Wednesday I was making the library rounds looking for books for Sunday's ROLT.  We had Jack London's The Call of the Wild at home, but it was a shorter version that didn't have the part I wanted. And we seemed to have two copies of L.M. Montgomery's The Blue Castle, but it turned out that both were sold.

I found Pauline Johnson's Flint and Feather at Deer Park, Mazo de la Roche's Young Renny at Forest Hill, and The Blue Castle at Lillian Smith.  But The Call of the Wild was harder:  I finally found it yesterday at Spadina Road when I figured out that it was in the juvenile fiction section instead of regular fiction!

Wednesday night I went to the Bickford Centre to help them set up the opera set.  But they had enough people already and I ended up standing around a lot, and left early.  On the way home the spine cover came off our copy of Hard Times, and Father put it back on the next day.  I thought we could just tape it on, but he glued it so I had to stop reading it for a while as the glue dried.

Last night I had a bout of insomnia and didn't get to sleep till past 4:00! (At such times I end up thinking about everything that makes me angry.) I didn't wake up till around 2:00 in the afternoon.  But on one of my Facebook groups a fellow Aspie said that he had a fit and ended up wandering around in the cold, which puts my problems in perspective.

That translated manga is terrific!  It combines a history of Japan in the 1920s and '30s with the author's personal story. (He was born in the early '20s.)

Tuesday, January 06, 2015

FINDING VIVIAN MAIER

The real cold weather returned yesterday.  Unfortunately, the previous day had been milder but it got cold really quick.  The big temperature swing, as I expected, gave me a big headache.  I was tempted to skip the memoir slam, which I almost never do, but managed to make it. (I was surprised that attendance wasn't significantly lower than usual!)

Last night I saw the documentary Finding Vivian Maier with a Movie Meetup group. (I might have skipped it if I hadn't RSVPed.) It's a fascinating story of a brilliant street photographer who worked as a nanny and whose work was only discovered after her death, by sheer accident.

Last night I dreamed about a non-existent movie with Lana Turner, whom I've never dreamed of before.  I also dreamed of visiting Las Vegas and not liking it.

Today I went out to the Victory Cafe to make a reservation for Sunday's ROLT Meetup, but it turned out that now they only take reservations online!  If I'd known that I could have been spared a freezing trip, yet it's always good to get out of the house.  I did visit the Beguiling nearby and bought a translated manga about Japan in the decade before it got into World War II.  Looks hard to put down. (Of course, with the manga format you always have to remember to look at panels and voice balloons from right to left, the opposite direction from the West.)

I've finished translating the story of the life of St.

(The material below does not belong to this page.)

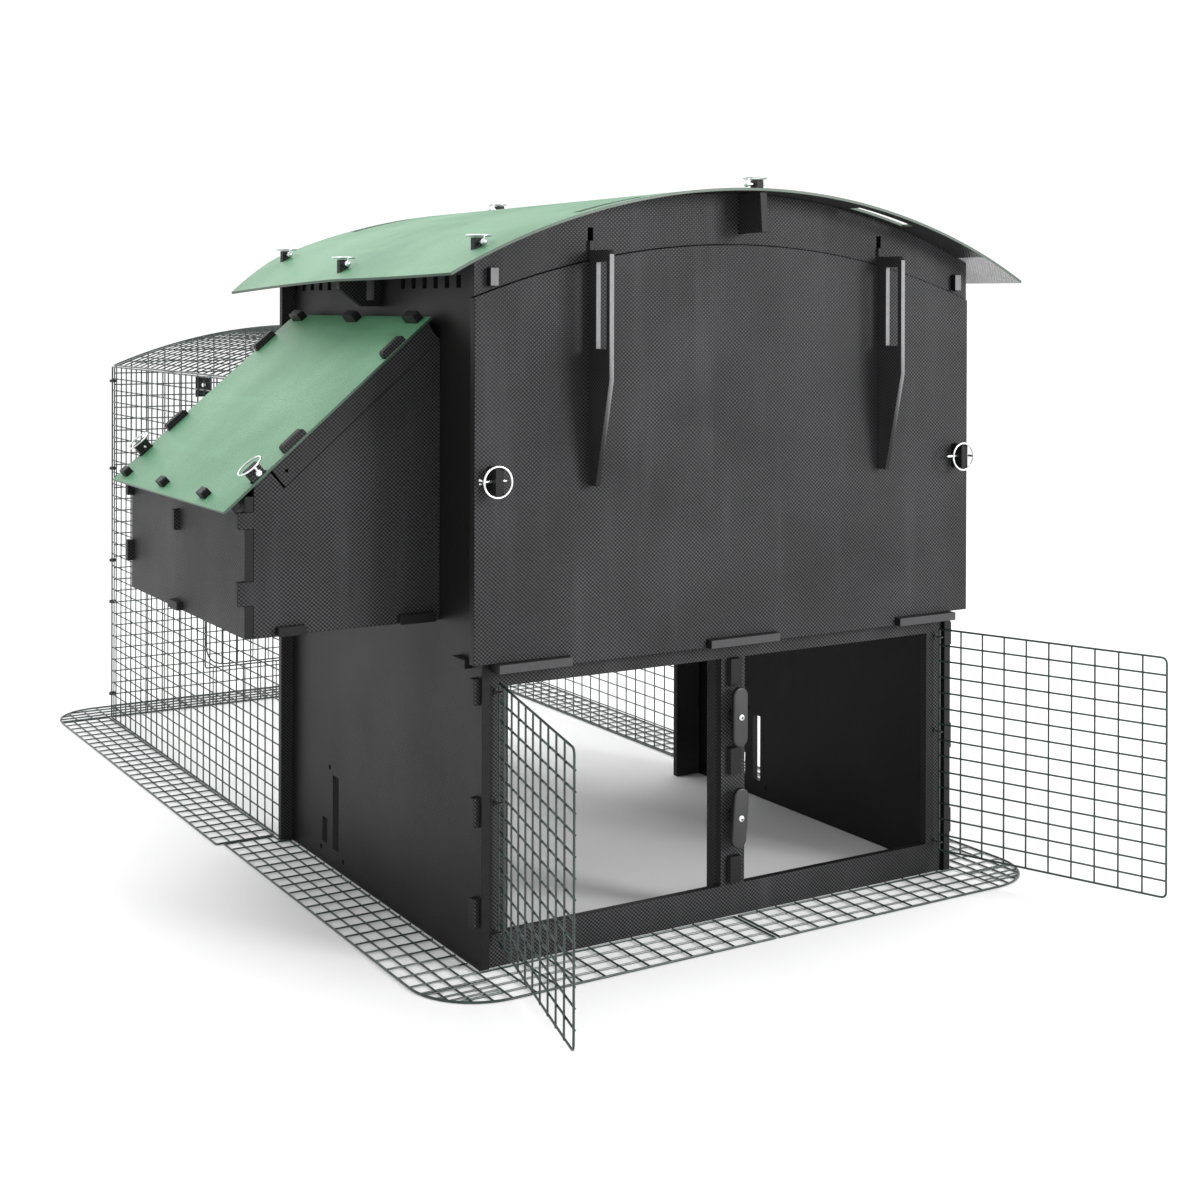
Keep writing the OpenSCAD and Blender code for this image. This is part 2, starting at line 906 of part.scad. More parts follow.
module turn_button_upper() {
    turn_button(button_z()[1], 0);
}

module turn_button_lower() {
    turn_button(button_z()[0], 4);
}

module turn_button_screws() {
    color(steel)
        for (z = button_z())
            translate([0, board_y, z])
                rotate([90, 0, 0]) {
                    cylinder(d = 5, h = board_y - door_y + 11.4);
                    translate([0, 0, board_y - door_y + 11.4])
                        cylinder(d = 10, h = 3);
                }
}

// Door that slides up outside the rear wall
module pop_door() {
    y = rear_y + board_t + 1;
    low = pop_z - 12;
    high = pop_z + pop_h + 12;
    color(black)
        difference() {
            span([-pop_w / 2 - 14, y, low], [pop_w / 2 + 14, y + 6, high]);
            translate([0, y - 1, high - 40])
                rotate([-90, 0, 0])
                    cylinder(d = 24, h = 8);
        }
}

// Upright rails that the pop door runs in
module pop_door_guides() {
    y = rear_y + board_t;
    color(black)
        for (s = [-1, 1])
            scale([s, 1, 1])
                translate([0, 0, pop_z - 12])
                    linear_extrude(pop_h * 2 + 14)
                        union() {
                            rect([pop_w / 2 + 15, y], [pop_w / 2 + 27, y + 12]);
                            rect([pop_w / 2 + 5, y + 8], [pop_w / 2 + 20, y + 12]);
                        }
}

// Ramp from the pop hole down into the run, with cleats across it
module ramp() {
    color(black)
        translate([0, ramp_hinge[0], ramp_hinge[1]])
            rotate([-ramp_slope, 0, 0])
                difference() {
                    union() {
                        span([-ramp_w / 2, 13, -6], [ramp_w / 2, ramp_len - 6, 6]);
                        for (s = [-1, 1])
                            translate([s * 60 - 15, 0, 0])
                                rotate([0, 90, 0])
                                    cylinder(d = 12, h = 30);
                        for (s = [-1, 1])
                            span([s * 60 - 15, 0, -6], [s * 60 + 15, 15, 6]);
                        for (i = [1:7])
                            span([-ramp_w / 2, i * 82 - 6, 5], [ramp_w / 2, i * 82 + 6, 14]);
                    }
                    rotate([0, 90, 0])
                        cylinder(d = 6.4, h = ramp_w, center = true);
                }
}

// Lugs under the pop hole with the rod that the ramp hangs on
module ramp_brackets() {
    y = rear_y + board_t;
    color(black)
        union() {
            translate([-102, ramp_hinge[0], ramp_hinge[1]])
                rotate([0, 90, 0])
                    cylinder(d = 6, h = 204);
            for (x = [-102, -32, 24, 94])
                span([x, y, ramp_hinge[1] - 8], [x + 8, ramp_hinge[0] + 8, ramp_hinge[1] + 8]);
        }
}

// Side panel of the run in (y, z): plain bars stand for the fine mesh
module run_side(x) {
    cols = 7;
    rows = 8;
    color(wire_green)
        plate_x(x - rim_d / 2, rim_d)
            translate([run_y + rim_d, rim_d / 2])
                grid(cols, rows, [(run_len - 2 * rim_d) / cols, (run_wall_h - rim_d) / rows], wire_d, rim_d);
}

module run_left_mesh() {
    run_side(-run_x);
}

module run_right_mesh() {
    run_side(run_x);
}

// Arched roof of the run
module run_roof_mesh() {
    centre_z = run_crest - run_r;
    low = run_wall_h + 1.5;
    length = run_end_y - 2.5 - run_roof_y;
    cols = 7;
    rows = 9;
    reach = asin((run_x - 2) / run_r);
    pitch = (length - rim_d) / cols;
    step = 2 * reach / rows;
    color(wire_green)
        difference() {
            plate_y(run_roof_y, length)
                intersection() {
                    difference() {
                        translate([0, centre_z])
                            circle(run_r, $fn = 360);
                        translate([0, centre_z])
                            circle(run_r - rim_d, $fn = 360);
                    }
                    rect([-run_x + 2, low], [run_x - 2, run_crest]);
                }
            for (i = [0:cols - 1], j = [0:rows - 1])
                translate([0, 0, centre_z])
                    rotate([0, -reach + (j + 0.5) * step, 0])
                        translate([0, run_roof_y + rim_d / 2 + (i + 0.5) * pitch, run_r])
                            cube([run_r * step * PI / 180 - rim_d, pitch - rim_d, 20], center = true);
        }
}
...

Philip of Neri, and started translating the Carl Sandburg poem "Yarns of the People."

Sunday, January 04, 2015

INTO THE WOODS

"I've made my decision, which is not to decide"--Into the Woods

I finished Moby-Dick on New Year's Night.  The same night I was reading a Salon article about American decline which reminded me of Starbuck's famous line "Ahab beware of Ahab." Uncle Sam beware of Uncle Sam.

Now I've started reading Dickens' Hard Times for John Snow's book club. (Jane couldn't get into it.) It occurred to me that the "hard times" the title refers to are modern times.

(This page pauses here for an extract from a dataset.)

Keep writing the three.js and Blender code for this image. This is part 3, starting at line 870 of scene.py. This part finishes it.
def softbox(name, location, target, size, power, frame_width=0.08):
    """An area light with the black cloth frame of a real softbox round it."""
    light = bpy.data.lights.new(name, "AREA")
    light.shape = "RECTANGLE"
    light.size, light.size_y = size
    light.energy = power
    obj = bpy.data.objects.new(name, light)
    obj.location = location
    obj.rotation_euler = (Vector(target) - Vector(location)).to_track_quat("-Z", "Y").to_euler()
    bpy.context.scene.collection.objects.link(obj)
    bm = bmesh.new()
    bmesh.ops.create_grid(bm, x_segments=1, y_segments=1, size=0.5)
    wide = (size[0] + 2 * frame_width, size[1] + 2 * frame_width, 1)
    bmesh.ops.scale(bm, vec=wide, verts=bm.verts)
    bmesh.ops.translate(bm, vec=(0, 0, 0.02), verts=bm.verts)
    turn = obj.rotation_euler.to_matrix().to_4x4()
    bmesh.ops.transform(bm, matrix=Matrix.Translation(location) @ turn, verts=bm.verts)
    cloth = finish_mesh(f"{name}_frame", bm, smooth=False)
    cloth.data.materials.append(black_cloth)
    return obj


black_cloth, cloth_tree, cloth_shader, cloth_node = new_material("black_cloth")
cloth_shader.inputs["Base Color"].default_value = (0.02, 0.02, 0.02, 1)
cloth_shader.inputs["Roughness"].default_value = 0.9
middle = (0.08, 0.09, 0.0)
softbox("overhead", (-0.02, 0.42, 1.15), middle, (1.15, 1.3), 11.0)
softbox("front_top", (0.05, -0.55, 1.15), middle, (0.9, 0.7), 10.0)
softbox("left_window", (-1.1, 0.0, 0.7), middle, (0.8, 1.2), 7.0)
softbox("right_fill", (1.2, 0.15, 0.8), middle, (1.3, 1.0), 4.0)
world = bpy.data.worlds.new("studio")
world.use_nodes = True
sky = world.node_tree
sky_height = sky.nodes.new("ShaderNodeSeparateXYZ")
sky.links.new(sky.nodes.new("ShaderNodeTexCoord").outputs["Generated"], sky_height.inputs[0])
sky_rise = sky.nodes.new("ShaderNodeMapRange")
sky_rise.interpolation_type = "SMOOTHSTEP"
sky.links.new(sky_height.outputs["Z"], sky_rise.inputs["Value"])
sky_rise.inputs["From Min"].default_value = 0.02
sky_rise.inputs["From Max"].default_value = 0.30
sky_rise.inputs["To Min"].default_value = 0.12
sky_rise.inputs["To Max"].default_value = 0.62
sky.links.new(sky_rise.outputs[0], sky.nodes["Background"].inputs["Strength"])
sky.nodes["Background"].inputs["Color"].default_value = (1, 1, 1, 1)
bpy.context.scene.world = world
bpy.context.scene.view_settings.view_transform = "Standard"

This evening I went to see a movie with the Movie Meetup group. (I was glad to meet Jane, who's suggested Vanity Fair for my Classic Book Club.) We saw Rob Marshall's movie of Into the Woods, Stephen Sondheim's curious musical fairy-tale pastiche with an oddly apocalyptic final act.  It was moderately entertaining, though none of the cast really stood out as singers.  The pacing was brisk enough:  I had to go to the washroom a couple of times, and I'm not sure how much I missed.  Reading Hard Times on the way home, I started to imagine how to adapt it into a musical!

I've finally quit the Facebook games Tribez and Megapolis.  And I'm also finished my latest bouts with Candy Crush Saga and Pet Rescue Saga.  Now I've started two new games:  Tribez & Castlez and Transport Empire.  How long before I lose interest in them?